**What you are asked to do**: Search the listing below for the string "frame" and copy every line where it occurs.

....

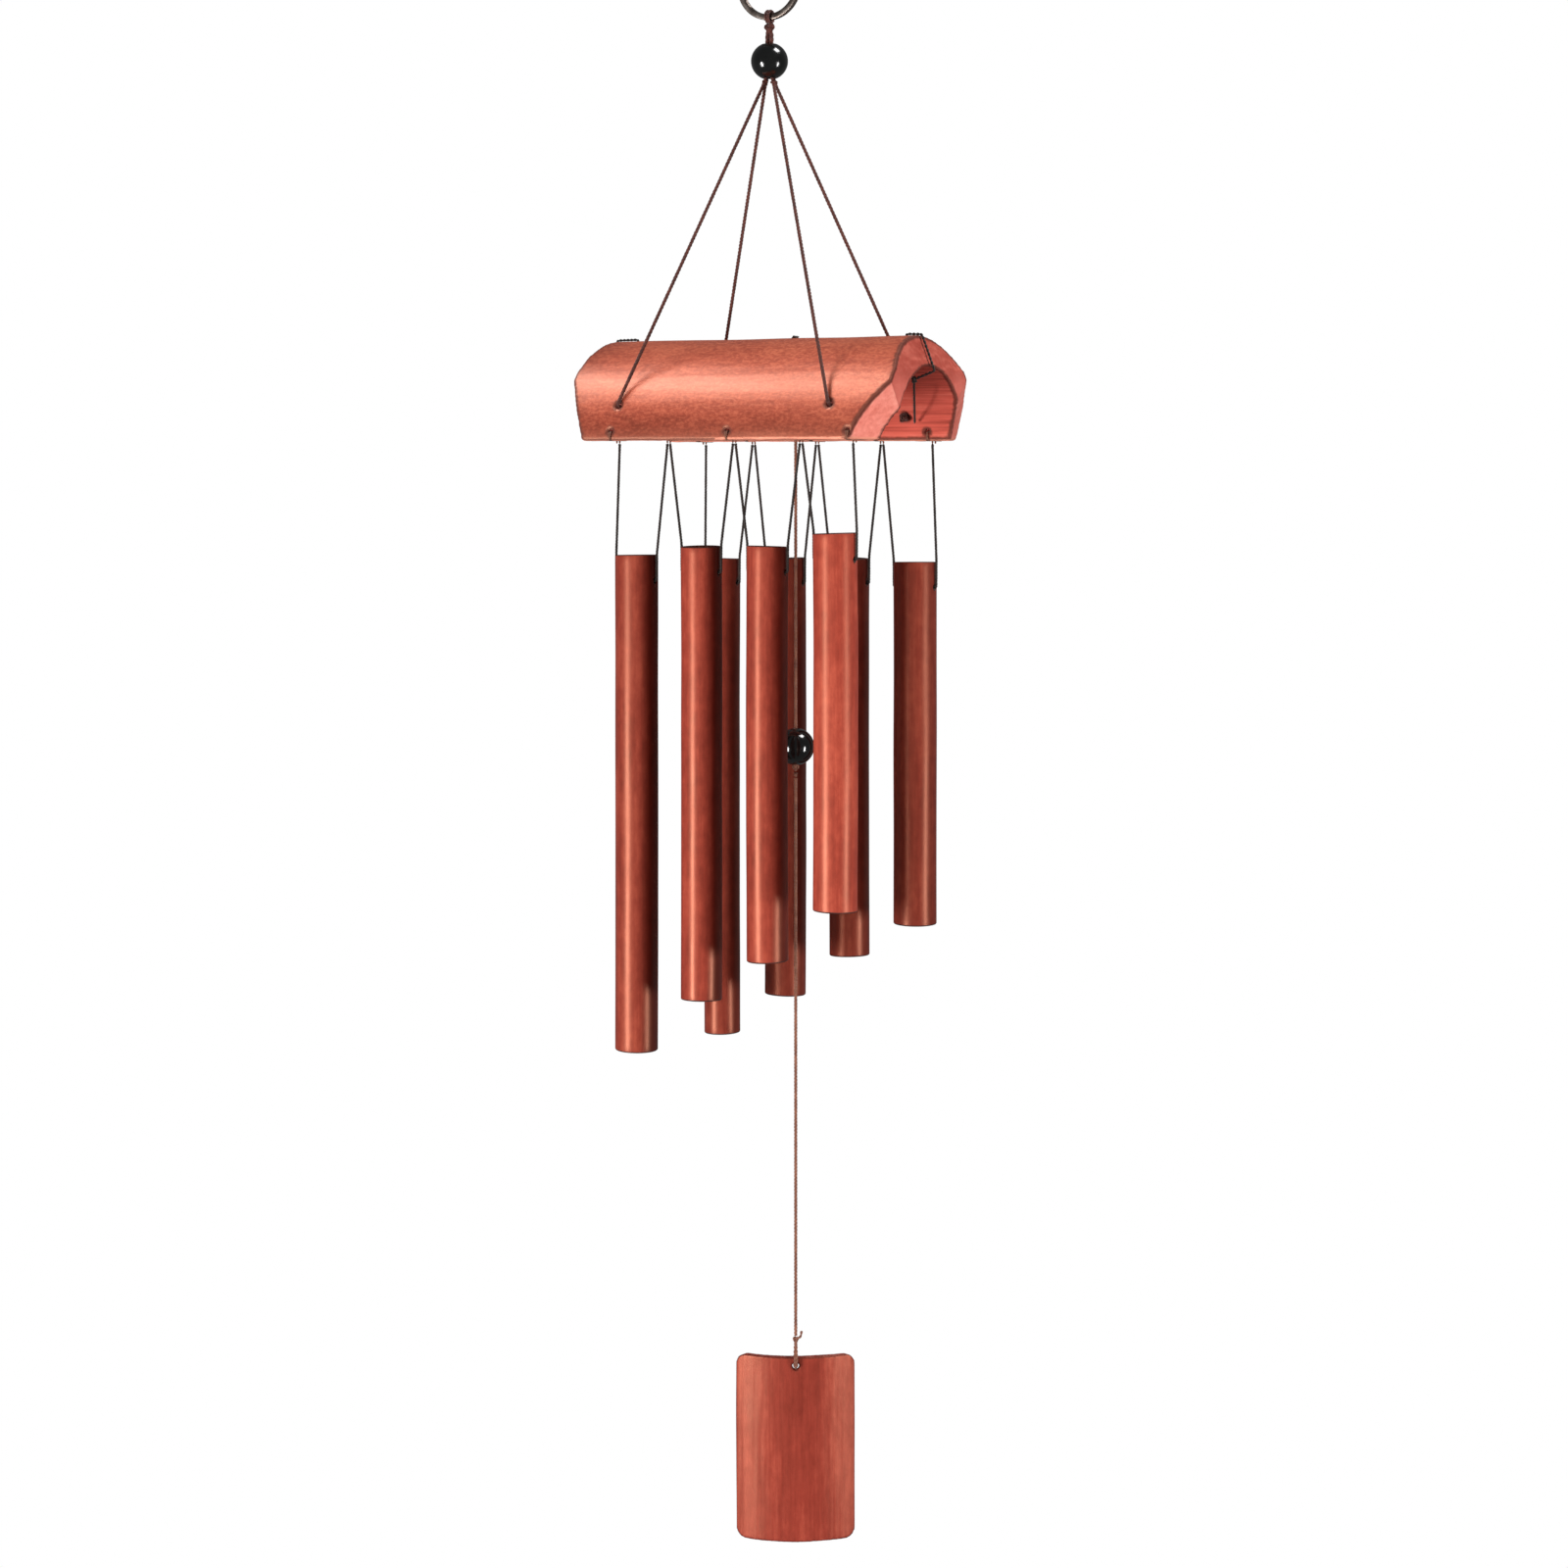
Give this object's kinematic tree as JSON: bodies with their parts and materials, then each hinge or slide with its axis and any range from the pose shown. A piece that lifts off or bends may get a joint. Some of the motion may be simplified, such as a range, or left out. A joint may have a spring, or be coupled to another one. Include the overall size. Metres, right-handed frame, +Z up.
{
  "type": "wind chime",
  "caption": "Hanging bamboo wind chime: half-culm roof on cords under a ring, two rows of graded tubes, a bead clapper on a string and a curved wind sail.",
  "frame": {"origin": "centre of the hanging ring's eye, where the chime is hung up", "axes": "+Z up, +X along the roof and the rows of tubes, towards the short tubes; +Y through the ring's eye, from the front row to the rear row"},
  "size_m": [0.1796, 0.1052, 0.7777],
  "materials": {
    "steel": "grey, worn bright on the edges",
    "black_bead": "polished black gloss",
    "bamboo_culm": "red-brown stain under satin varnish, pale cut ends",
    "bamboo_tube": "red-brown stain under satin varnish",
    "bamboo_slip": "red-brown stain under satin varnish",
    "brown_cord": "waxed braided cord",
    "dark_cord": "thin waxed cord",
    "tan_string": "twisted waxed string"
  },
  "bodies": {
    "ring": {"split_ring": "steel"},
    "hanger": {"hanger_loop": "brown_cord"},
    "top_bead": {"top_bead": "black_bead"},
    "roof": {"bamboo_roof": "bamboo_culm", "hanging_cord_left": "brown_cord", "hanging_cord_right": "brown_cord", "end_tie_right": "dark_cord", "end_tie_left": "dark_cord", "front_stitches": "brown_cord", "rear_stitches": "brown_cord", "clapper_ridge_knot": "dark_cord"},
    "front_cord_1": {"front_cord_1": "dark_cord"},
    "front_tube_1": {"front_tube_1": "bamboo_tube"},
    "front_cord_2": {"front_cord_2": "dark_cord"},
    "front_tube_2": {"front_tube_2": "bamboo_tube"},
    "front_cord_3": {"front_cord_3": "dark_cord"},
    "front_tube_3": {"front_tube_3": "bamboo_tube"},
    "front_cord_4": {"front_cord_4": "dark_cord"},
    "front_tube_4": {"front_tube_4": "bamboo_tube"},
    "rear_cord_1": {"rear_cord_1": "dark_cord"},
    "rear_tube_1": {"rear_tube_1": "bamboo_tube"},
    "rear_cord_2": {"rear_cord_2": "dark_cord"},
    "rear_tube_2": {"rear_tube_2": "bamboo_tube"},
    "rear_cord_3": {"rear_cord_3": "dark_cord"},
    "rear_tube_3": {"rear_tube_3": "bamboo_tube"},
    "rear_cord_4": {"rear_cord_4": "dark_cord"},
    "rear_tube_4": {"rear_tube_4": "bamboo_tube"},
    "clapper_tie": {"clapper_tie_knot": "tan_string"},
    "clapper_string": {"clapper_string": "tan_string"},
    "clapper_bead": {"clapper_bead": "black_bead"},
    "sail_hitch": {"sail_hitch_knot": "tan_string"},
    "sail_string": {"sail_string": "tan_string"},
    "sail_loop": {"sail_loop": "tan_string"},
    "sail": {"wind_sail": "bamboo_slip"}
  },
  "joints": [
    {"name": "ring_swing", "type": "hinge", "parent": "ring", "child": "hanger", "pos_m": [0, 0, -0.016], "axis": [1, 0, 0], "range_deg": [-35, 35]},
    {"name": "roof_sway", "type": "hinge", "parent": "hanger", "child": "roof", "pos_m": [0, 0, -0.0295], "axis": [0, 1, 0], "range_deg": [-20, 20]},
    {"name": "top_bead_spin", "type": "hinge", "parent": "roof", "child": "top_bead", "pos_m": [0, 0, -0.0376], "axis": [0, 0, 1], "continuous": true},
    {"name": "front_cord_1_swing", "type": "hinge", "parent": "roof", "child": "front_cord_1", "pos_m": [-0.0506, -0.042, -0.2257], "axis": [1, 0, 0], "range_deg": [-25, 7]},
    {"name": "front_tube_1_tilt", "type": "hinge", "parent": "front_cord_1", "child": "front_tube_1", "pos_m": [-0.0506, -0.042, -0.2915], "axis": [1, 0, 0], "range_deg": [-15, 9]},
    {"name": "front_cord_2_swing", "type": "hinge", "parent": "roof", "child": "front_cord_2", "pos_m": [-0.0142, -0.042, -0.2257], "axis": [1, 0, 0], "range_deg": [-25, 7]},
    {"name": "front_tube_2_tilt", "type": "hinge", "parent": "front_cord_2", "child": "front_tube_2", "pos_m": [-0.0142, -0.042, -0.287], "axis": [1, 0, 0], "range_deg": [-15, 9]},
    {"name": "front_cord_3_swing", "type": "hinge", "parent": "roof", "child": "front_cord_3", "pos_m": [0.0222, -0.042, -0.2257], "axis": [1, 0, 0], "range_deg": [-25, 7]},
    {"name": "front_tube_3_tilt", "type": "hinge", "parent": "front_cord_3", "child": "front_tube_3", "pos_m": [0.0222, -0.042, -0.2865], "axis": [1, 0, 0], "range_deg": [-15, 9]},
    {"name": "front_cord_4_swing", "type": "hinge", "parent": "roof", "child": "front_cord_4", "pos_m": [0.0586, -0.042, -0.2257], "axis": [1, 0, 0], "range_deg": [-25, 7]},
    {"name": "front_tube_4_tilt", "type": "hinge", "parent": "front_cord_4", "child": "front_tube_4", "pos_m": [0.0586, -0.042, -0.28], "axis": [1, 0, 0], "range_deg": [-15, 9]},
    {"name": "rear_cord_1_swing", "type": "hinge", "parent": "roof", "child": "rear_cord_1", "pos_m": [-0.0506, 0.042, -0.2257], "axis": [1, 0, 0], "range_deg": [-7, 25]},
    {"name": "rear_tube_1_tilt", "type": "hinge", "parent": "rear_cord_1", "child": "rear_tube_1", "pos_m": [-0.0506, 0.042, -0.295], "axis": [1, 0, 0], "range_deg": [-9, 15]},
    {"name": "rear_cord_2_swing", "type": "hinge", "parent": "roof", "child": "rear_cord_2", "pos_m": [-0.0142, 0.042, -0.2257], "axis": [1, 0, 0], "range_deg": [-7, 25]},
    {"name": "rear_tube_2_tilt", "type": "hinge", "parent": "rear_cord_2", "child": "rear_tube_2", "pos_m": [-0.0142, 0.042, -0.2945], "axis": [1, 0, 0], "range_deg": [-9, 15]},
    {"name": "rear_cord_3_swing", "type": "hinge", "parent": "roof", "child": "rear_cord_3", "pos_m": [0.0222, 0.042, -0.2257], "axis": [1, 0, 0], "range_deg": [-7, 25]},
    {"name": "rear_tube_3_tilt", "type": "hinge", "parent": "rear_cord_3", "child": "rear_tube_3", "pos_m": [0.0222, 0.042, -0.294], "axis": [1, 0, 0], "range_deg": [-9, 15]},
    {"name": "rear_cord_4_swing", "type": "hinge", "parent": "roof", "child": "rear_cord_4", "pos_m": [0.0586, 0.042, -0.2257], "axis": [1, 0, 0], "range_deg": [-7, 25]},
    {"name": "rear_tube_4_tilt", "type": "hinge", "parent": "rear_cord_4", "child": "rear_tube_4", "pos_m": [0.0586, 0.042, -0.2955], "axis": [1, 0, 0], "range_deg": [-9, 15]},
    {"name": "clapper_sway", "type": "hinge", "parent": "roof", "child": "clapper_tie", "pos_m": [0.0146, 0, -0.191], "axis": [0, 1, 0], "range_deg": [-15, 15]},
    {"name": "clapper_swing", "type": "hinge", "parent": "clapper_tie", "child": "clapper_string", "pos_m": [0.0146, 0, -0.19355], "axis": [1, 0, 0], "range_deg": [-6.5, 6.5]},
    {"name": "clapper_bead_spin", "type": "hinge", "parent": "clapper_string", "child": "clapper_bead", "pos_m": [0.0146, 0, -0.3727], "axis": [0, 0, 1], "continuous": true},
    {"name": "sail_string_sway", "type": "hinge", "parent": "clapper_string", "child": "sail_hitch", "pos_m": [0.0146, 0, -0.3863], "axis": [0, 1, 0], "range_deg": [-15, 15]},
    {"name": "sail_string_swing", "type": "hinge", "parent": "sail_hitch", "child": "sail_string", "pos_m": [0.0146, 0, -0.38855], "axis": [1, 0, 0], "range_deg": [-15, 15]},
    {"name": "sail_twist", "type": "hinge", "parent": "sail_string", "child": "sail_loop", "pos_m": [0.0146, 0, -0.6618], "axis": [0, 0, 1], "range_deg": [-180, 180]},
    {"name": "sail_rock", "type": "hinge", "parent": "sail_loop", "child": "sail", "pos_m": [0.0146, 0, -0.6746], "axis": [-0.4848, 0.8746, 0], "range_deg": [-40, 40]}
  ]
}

....

**Exercise solution**:
Give this object's kinematic tree as JSON: bodies with their parts and materials, then each hinge or slide with its axis and any range from the pose shown. A piece that lifts off or bends may get a joint. Some of the motion may be simplified, such as a range, or left out. A joint may have a spring, or be coupled to another one. Include the overall size. Metres, right-handed frame, +Z up.
  "frame": {"origin": "centre of the hanging ring's eye, where the chime is hung up", "axes": "+Z up, +X along the roof and the rows of tubes, towards the short tubes; +Y through the ring's eye, from the front row to the rear row"},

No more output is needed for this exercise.